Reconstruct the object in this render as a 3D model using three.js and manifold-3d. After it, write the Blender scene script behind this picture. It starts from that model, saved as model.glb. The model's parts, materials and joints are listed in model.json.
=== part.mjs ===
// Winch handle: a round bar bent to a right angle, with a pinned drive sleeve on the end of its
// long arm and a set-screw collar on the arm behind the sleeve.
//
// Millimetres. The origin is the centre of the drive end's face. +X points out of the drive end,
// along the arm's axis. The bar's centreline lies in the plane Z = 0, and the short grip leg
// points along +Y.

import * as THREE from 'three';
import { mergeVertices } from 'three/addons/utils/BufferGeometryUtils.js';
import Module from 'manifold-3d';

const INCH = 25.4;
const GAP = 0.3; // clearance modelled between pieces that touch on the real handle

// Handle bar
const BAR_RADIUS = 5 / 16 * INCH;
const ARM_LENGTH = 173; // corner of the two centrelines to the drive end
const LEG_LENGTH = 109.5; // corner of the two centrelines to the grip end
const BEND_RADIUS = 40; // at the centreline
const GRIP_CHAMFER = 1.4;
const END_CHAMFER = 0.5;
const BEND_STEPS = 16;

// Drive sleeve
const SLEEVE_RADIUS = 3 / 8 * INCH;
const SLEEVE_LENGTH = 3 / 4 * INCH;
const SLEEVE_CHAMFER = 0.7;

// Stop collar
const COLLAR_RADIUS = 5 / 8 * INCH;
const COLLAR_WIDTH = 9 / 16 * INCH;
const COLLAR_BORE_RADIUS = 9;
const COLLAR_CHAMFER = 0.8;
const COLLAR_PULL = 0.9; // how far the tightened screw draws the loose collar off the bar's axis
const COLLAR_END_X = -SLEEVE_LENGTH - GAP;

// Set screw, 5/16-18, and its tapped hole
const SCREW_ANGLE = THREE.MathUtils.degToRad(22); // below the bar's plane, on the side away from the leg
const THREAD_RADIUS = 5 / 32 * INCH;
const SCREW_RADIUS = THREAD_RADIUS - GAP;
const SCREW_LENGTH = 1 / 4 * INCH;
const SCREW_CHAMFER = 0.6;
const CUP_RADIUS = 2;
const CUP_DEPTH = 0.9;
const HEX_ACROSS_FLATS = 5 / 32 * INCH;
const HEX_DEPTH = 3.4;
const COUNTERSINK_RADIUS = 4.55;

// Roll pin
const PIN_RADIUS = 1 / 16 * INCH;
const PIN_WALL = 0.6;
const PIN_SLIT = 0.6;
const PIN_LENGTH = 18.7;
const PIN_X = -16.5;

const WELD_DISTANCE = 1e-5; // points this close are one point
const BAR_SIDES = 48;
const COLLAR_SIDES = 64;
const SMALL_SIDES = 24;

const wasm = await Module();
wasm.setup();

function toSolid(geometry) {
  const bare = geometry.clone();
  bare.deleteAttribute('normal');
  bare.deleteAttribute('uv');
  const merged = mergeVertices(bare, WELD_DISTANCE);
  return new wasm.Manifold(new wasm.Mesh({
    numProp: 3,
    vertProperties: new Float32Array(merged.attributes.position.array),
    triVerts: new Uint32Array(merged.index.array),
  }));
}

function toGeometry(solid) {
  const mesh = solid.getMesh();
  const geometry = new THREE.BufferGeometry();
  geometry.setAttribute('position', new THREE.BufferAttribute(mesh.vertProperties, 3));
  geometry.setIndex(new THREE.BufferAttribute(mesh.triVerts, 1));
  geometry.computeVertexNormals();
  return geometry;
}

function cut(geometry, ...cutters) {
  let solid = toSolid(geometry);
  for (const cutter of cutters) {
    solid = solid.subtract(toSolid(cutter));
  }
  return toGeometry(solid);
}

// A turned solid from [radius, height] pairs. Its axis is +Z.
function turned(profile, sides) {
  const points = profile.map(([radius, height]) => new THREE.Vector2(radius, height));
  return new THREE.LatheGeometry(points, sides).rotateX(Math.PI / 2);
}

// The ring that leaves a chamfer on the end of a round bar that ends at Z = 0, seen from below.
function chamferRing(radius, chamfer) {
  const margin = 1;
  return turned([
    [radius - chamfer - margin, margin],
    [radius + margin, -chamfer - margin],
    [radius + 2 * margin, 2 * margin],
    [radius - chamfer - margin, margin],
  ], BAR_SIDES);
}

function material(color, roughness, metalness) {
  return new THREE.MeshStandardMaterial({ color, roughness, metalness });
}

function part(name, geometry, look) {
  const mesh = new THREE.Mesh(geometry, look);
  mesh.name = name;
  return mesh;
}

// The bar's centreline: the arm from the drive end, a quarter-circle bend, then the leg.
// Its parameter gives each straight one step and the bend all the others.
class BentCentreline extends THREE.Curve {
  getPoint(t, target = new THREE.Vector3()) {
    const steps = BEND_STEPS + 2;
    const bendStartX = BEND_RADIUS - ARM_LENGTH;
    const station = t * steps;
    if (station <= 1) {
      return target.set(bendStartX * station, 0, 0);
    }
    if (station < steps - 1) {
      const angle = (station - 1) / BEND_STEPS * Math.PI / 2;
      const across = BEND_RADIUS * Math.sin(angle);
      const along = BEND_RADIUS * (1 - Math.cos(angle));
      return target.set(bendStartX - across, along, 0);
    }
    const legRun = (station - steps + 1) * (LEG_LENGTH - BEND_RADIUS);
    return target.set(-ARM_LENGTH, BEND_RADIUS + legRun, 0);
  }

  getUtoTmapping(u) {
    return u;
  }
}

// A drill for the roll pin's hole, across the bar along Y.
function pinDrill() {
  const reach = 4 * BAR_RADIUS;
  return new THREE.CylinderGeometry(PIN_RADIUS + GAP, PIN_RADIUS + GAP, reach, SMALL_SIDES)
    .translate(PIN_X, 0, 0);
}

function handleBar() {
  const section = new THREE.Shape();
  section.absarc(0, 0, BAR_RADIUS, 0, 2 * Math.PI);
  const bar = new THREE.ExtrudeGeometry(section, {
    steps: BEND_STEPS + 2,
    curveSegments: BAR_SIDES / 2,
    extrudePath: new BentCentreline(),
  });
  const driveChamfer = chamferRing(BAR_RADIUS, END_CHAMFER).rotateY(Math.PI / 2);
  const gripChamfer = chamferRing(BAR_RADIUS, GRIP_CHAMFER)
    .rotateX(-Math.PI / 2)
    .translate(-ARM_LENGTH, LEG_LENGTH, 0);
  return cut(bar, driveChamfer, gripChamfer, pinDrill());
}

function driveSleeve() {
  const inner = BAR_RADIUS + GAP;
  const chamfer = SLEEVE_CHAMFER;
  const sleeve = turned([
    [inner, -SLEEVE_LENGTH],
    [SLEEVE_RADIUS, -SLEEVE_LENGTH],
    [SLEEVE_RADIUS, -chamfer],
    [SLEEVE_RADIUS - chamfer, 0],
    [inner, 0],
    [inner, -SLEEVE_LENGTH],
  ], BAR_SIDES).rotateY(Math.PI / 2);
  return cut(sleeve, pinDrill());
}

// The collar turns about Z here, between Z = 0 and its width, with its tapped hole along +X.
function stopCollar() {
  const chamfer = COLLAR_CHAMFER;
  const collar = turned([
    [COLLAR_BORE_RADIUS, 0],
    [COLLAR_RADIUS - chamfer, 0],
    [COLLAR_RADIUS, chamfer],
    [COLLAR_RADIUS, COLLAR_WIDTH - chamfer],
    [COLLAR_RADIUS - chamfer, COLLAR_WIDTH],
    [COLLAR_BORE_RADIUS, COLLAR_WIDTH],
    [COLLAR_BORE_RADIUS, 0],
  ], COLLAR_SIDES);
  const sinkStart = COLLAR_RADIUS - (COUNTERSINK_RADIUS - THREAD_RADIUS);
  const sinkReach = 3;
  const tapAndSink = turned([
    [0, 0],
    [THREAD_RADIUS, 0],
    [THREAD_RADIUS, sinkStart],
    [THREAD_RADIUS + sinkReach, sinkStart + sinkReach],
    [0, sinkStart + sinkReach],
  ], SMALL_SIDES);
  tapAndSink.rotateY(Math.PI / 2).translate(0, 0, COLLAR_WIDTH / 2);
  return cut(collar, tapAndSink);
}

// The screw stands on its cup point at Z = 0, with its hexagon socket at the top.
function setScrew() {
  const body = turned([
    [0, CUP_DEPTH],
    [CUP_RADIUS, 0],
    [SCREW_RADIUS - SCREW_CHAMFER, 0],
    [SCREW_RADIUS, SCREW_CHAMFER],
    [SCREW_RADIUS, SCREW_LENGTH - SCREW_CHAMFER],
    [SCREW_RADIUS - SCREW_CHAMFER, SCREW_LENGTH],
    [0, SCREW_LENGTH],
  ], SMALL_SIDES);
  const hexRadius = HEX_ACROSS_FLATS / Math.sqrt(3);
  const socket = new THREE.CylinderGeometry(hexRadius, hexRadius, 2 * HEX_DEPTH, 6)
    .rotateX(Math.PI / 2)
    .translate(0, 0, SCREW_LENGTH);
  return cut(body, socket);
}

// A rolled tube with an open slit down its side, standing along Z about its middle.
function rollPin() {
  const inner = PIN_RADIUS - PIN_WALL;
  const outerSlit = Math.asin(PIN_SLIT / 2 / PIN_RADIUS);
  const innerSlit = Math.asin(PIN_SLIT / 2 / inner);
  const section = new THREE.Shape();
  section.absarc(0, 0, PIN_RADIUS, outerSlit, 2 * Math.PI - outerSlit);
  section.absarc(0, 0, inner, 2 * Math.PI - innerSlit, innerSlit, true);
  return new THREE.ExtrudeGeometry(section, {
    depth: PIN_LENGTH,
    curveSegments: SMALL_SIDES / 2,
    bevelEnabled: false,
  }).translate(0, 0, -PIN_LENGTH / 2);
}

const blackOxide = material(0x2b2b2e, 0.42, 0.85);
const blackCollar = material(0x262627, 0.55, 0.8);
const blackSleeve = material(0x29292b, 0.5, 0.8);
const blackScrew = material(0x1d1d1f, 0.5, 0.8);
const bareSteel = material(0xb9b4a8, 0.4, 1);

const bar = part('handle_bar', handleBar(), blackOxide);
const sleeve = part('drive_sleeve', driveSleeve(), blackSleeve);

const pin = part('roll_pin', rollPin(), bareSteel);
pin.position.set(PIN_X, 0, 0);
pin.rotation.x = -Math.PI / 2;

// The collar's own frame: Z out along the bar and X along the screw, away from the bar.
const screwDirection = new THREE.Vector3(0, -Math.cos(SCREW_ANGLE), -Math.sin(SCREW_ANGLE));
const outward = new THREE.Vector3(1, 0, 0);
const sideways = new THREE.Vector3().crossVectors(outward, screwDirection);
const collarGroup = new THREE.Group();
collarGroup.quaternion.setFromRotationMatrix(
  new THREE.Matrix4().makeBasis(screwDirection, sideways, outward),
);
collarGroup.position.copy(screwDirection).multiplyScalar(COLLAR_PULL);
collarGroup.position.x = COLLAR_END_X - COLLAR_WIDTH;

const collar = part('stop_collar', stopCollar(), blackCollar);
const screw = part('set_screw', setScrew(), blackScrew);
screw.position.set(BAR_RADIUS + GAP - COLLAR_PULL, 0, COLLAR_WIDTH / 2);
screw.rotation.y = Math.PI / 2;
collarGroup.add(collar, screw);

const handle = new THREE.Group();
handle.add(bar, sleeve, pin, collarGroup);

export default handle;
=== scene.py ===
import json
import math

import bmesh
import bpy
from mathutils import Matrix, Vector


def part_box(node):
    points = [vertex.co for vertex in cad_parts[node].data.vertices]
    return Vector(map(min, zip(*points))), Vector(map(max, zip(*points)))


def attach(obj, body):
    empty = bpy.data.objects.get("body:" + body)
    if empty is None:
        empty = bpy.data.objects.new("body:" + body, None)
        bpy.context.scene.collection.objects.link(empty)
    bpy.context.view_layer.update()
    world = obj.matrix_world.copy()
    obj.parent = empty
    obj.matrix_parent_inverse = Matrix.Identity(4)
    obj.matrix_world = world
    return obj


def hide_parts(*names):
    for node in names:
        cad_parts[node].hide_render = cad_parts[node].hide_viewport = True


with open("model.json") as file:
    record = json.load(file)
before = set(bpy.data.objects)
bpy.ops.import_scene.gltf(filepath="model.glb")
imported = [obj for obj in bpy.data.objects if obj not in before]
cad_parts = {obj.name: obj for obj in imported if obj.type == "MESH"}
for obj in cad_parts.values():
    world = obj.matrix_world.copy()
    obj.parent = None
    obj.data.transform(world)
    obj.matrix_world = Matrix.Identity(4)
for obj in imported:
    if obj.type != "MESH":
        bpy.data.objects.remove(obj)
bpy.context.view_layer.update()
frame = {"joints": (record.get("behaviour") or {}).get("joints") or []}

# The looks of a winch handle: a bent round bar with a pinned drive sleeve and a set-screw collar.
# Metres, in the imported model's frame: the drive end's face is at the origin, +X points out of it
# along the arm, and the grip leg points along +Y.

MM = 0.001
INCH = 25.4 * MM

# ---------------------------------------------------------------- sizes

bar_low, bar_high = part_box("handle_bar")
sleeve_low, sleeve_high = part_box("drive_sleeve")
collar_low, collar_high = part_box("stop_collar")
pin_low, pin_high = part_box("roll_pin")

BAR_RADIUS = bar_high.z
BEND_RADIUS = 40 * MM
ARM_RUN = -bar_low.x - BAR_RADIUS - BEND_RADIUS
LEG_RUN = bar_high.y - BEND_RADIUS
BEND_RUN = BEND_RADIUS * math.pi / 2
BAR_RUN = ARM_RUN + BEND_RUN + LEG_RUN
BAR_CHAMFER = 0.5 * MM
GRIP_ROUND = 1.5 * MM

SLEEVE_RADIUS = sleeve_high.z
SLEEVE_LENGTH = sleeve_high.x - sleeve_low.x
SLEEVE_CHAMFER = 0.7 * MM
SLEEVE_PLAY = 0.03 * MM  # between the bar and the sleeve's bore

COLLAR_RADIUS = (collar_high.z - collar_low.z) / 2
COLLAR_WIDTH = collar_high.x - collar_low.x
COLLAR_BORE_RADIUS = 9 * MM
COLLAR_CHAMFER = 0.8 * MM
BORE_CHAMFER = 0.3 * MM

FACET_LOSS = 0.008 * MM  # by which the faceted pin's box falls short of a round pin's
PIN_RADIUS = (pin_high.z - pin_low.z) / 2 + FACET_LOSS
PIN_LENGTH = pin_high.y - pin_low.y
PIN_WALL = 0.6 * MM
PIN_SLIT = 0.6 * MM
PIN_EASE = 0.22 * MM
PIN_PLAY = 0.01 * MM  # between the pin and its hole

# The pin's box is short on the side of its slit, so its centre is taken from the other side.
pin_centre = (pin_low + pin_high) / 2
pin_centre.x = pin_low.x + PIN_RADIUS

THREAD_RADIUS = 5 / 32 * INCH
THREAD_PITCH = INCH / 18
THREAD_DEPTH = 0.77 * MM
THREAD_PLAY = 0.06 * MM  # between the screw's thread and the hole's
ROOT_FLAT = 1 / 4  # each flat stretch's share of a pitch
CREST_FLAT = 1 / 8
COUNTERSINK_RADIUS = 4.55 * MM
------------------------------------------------
TASK DETAILS >> Extract the run of lines that opens with the line containing "const handle = new THREE.Group();" and closes with the line containing "obj.matrix_world = world"; reproduce it exactly and add nothing.

THE REPLY >>
const handle = new THREE.Group();
handle.add(bar, sleeve, pin, collarGroup);

export default handle;
=== scene.py ===
import json
import math

import bmesh
import bpy
from mathutils import Matrix, Vector


def part_box(node):
    points = [vertex.co for vertex in cad_parts[node].data.vertices]
    return Vector(map(min, zip(*points))), Vector(map(max, zip(*points)))


def attach(obj, body):
    empty = bpy.data.objects.get("body:" + body)
    if empty is None:
        empty = bpy.data.objects.new("body:" + body, None)
        bpy.context.scene.collection.objects.link(empty)
    bpy.context.view_layer.update()
    world = obj.matrix_world.copy()
    obj.parent = empty
    obj.matrix_parent_inverse = Matrix.Identity(4)
    obj.matrix_world = world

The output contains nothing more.